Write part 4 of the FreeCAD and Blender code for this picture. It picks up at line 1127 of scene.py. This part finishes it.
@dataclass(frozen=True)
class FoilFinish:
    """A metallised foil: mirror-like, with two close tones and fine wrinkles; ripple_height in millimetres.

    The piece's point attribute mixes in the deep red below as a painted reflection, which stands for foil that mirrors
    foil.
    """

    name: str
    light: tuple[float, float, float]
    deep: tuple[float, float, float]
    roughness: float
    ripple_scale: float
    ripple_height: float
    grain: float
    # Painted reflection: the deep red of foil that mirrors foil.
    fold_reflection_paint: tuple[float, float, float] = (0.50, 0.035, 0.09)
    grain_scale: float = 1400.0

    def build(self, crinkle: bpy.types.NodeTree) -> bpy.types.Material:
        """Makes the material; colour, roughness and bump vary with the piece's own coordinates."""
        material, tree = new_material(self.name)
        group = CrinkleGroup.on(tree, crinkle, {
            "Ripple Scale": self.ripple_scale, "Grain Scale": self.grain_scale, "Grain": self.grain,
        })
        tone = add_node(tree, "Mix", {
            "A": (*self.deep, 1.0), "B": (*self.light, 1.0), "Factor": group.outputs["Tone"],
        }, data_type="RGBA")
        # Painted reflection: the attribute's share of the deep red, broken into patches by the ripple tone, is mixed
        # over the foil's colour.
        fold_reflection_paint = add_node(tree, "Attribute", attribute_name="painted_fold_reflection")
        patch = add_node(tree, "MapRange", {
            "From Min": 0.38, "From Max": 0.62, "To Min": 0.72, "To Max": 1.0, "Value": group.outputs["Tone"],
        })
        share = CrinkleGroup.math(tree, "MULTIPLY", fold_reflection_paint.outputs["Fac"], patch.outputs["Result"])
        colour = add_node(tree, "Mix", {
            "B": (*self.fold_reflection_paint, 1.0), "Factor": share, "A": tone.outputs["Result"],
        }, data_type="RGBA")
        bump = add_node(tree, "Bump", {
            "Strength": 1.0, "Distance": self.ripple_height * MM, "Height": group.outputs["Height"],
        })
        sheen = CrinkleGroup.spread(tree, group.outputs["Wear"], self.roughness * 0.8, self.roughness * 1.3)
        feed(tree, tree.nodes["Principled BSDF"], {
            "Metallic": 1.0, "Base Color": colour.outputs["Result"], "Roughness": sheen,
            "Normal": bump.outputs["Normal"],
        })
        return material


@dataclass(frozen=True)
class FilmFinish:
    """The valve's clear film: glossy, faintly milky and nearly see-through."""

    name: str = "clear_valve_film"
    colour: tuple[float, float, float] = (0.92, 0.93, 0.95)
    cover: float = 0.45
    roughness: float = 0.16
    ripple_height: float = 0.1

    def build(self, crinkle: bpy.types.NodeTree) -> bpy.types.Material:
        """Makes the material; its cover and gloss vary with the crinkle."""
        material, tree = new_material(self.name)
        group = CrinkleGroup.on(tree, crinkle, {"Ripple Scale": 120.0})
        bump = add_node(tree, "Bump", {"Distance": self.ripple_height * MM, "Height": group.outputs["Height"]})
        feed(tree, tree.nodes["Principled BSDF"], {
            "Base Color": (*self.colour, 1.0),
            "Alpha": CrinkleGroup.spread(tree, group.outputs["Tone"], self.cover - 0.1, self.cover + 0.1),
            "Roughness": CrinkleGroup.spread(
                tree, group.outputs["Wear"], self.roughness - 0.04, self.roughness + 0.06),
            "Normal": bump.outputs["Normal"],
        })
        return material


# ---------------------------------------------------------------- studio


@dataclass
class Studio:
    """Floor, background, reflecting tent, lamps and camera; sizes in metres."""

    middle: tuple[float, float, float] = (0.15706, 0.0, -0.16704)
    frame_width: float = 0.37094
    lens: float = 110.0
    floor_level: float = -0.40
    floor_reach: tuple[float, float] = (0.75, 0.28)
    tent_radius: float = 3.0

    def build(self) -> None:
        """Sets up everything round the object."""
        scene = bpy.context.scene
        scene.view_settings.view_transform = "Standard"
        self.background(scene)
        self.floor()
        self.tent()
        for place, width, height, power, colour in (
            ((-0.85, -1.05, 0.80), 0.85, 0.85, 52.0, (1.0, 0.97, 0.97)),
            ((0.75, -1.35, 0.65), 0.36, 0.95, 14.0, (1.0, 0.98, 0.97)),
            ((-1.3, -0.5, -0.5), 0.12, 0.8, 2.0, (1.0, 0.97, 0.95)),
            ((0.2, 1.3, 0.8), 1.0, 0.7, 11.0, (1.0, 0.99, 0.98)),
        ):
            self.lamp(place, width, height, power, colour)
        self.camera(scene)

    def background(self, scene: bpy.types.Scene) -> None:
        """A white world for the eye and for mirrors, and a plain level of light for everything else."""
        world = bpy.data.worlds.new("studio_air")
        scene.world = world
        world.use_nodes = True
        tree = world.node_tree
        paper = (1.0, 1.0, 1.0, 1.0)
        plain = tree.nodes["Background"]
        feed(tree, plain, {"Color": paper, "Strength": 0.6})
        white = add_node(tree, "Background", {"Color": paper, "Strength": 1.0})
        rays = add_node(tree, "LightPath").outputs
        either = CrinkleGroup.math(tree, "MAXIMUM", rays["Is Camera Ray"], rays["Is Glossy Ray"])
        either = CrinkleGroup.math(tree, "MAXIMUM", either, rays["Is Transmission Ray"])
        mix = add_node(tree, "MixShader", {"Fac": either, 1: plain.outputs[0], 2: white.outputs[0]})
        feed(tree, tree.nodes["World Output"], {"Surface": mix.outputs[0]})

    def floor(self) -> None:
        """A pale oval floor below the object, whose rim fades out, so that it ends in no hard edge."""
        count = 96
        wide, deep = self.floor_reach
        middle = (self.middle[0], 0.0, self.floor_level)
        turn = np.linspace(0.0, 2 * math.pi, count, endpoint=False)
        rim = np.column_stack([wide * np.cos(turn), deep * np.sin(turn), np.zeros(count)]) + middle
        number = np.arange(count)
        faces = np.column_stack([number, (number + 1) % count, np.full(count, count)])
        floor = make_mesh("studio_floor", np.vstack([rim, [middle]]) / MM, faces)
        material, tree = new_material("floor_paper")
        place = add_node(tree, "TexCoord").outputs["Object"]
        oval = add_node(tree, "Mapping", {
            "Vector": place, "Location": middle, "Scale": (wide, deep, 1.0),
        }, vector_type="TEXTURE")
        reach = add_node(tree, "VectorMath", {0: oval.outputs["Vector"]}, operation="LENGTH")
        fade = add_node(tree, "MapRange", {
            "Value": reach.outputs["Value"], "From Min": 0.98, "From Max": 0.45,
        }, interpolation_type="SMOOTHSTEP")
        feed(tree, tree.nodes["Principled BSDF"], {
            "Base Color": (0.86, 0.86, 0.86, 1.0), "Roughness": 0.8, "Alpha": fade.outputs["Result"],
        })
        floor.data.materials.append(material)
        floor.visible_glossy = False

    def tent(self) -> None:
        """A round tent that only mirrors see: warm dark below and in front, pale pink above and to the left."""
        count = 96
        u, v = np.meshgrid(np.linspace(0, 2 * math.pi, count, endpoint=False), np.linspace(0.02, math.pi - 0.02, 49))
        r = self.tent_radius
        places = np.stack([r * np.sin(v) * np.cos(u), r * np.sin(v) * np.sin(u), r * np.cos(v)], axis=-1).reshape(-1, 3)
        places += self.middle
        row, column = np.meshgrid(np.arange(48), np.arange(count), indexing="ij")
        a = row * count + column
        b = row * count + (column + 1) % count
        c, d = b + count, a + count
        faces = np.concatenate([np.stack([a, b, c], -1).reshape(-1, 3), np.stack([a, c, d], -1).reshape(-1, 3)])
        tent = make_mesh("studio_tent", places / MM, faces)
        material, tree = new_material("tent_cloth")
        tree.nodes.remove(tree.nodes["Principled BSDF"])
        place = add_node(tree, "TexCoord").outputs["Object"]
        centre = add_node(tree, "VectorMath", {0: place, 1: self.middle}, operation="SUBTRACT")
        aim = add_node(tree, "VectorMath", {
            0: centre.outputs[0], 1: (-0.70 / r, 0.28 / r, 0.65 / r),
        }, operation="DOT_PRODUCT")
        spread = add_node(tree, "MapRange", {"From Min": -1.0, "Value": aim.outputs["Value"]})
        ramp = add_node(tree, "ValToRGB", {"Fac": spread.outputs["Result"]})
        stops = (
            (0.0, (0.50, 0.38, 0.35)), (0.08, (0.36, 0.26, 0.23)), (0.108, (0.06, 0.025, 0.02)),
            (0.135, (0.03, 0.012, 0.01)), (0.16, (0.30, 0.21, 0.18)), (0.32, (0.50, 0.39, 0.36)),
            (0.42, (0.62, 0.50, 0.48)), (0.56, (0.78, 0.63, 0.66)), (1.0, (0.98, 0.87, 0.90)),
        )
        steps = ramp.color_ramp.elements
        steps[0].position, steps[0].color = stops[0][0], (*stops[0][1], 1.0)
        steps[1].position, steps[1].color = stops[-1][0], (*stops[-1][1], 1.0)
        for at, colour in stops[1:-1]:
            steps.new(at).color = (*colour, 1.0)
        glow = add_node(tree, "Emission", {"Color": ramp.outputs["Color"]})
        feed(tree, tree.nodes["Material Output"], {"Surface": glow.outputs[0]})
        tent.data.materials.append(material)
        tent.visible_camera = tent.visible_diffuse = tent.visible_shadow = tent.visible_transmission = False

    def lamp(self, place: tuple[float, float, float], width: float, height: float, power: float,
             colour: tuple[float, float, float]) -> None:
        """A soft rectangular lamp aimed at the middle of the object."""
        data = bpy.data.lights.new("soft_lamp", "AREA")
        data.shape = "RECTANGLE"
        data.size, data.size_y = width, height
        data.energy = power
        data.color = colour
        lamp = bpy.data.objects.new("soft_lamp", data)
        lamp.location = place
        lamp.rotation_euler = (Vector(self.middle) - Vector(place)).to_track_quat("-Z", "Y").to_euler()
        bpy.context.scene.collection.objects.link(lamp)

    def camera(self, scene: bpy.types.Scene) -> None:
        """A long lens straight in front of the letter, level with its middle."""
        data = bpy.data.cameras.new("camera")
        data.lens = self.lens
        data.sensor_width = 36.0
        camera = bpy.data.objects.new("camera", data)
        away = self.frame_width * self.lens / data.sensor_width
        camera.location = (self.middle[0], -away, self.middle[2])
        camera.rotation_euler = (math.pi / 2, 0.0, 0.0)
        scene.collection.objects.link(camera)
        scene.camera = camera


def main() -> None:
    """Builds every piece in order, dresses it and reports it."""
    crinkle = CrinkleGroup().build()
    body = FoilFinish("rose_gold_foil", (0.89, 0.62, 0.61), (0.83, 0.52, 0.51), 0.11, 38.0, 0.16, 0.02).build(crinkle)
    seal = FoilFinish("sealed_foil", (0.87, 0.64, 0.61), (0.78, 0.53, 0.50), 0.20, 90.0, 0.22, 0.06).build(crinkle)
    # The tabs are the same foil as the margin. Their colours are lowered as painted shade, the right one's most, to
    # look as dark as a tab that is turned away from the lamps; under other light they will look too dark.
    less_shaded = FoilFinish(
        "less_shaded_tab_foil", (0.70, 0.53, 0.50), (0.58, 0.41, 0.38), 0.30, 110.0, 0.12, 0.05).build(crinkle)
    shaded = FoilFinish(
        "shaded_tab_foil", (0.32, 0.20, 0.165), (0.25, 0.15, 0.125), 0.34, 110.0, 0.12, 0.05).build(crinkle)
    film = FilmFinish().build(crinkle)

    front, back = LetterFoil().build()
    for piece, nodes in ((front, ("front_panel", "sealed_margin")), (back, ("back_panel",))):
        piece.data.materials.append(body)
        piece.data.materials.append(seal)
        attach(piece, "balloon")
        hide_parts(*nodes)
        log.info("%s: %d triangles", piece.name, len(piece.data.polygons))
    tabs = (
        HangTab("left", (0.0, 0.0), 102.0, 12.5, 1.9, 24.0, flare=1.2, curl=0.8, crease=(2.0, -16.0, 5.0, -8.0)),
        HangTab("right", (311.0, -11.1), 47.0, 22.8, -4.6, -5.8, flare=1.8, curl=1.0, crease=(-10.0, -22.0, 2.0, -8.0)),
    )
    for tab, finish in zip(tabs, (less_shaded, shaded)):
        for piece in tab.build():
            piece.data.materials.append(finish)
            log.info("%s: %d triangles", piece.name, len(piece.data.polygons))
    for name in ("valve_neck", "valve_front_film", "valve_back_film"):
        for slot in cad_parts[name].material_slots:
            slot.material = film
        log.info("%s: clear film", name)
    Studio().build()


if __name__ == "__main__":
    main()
..........
Brief: Take every line from the data that contains the word "slot".

Written answer:
        for slot in cad_parts[name].material_slots:
            slot.material = film